NEAR GREENBUSH, NEW YORK.

TWO CROWDED CARS MEET WHILE RACING FOR A SWITCH -- FULLY 120 MEN, WOMEN AND CHILDREN IN A STRUGGLING PYRAMID OF WRECKAGE.

Albany, N.Y., May 27. -- Two crowded electric cars racing toward each other for a switch while running at the rate of forty miles an hour collided near Greenbush in the afternoon with terrific force. Five persons were killed and more than a score injured, at least two fatally and others seriously. The passengers on the cars, which run on the Albany and Hudson railway, were pleasure seekers bound for various resorts and many of them were of rich and fashionable families.
The dead are:
FRANK SMITH, motorman.
WILLIAM NICHOLAS, motorman.
MAUD KELLOGG of Round Lake.
ANNIE ROONEY of Stuyvesant Falls.
DAVID MAHONEY, mate on the Dean Richmond.
Fatally injured:
GEORGE C. BARRY of Troy, hurt internally.
FRED J. SMITH of Albany, injured internally.
Seriously injured:
WILLIAM F. BARRY of Troy, cuts on head.
MARY BARRY of Troy, leg broken.
GEORGE P. BITTNER of Moorville, cut and bruised.

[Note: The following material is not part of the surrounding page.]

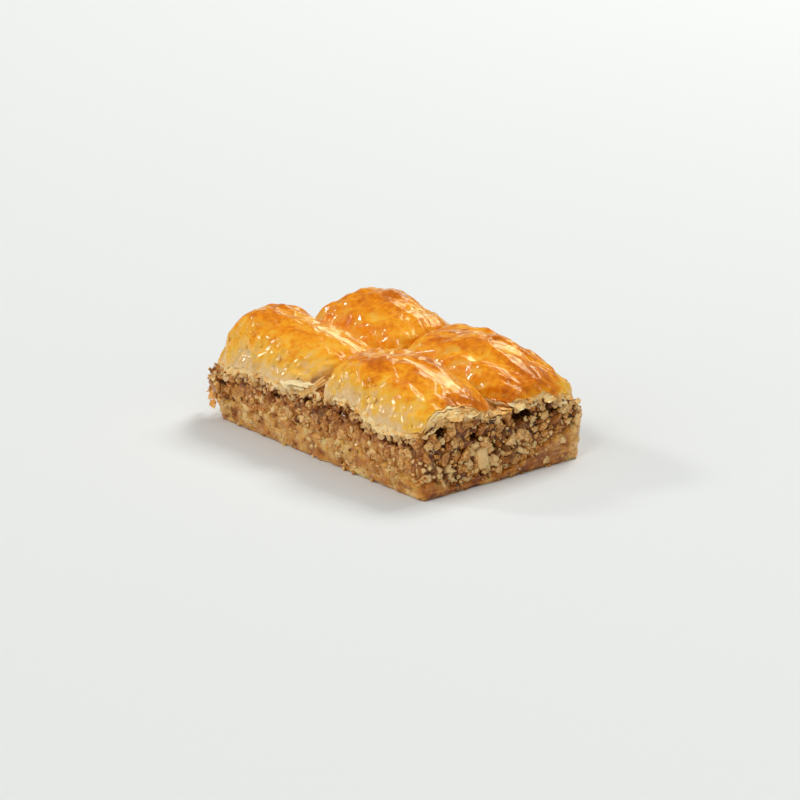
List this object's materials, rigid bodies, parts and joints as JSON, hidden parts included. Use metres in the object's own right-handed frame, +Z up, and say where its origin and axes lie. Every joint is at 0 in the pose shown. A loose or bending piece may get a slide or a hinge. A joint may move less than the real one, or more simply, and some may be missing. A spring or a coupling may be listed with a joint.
{
  "type": "walnut baklava",
  "caption": "Block of walnut baklava: puffed glossy pastry tops parted by knife cuts, a chopped nut layer that shows at the sides, and a syrup-soaked pastry base.",
  "frame": {"origin": "centre of the block's box, at the level of its underside", "axes": "+X along the block's long side, +Y along its short side, +Z up; the tops named left and back lie at -X, left and front at -Y"},
  "size_m": [0.1024, 0.0636, 0.0383],
  "materials": {
    "baked_crust": "golden brown baked pastry, glossy with syrup",
    "walnut_filling": "moist chopped walnuts with brown skins",
    "soaked_base": "dense syrup-soaked pastry sheets"
  },
  "bodies": {
    "root": {"base_pastry": "soaked_base", "nut_filling": "walnut_filling", "top_crust_left": "baked_crust", "top_crust_front": "baked_crust", "top_crust_right": "baked_crust", "top_crust_back": "baked_crust"}
  },
  "joints": []
}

ISAAC BLAUVELT of Albany, leg broken.
DE WITT C. PELTZ of Albany, badly bruised.
CHARLES PELTZ of Albany, painfully bruised.
HOWARD J. ROGERS of Albany, bruised and cut.
MRS. H. J. ROGERS of Albany, cut and bruised.
H. J. ROGERS of Albany, leg broken.
A. W. CROTSLEY of Albany, hurt internally.
GEORGE LANE of Albany, badly cut.
FRED HERZOG of Albany, shoulder dislocated.
The lobby of the postoffice at Greenbush after the disaster was filled with dead and wounded, with hysterical women and children looking for relatives and friends, and with surgeons administering temporary relief, while ambulances were hurrying through the town taking the wounded to hospitals and the dead to the morgue. The point on the single track where the collision occurred was at a sharp curve. So sudden was the collision that the motormen did not have time to put on the brakes before south-bound car No. 22 had gone almost clean through north-bound car No. 17 and hung on the edge of a high bluff with its load of shrieking, maimed humanity. One motorman was pinioned up against the smashed front of the platform with both legs severed. He was killed instantly, while the other motorman lived but a few minutes. Fully 120 men, women and children formed a struggling, screaming pyramid, mixed with blood, detached portions of human bodies and the wreckage of the cars.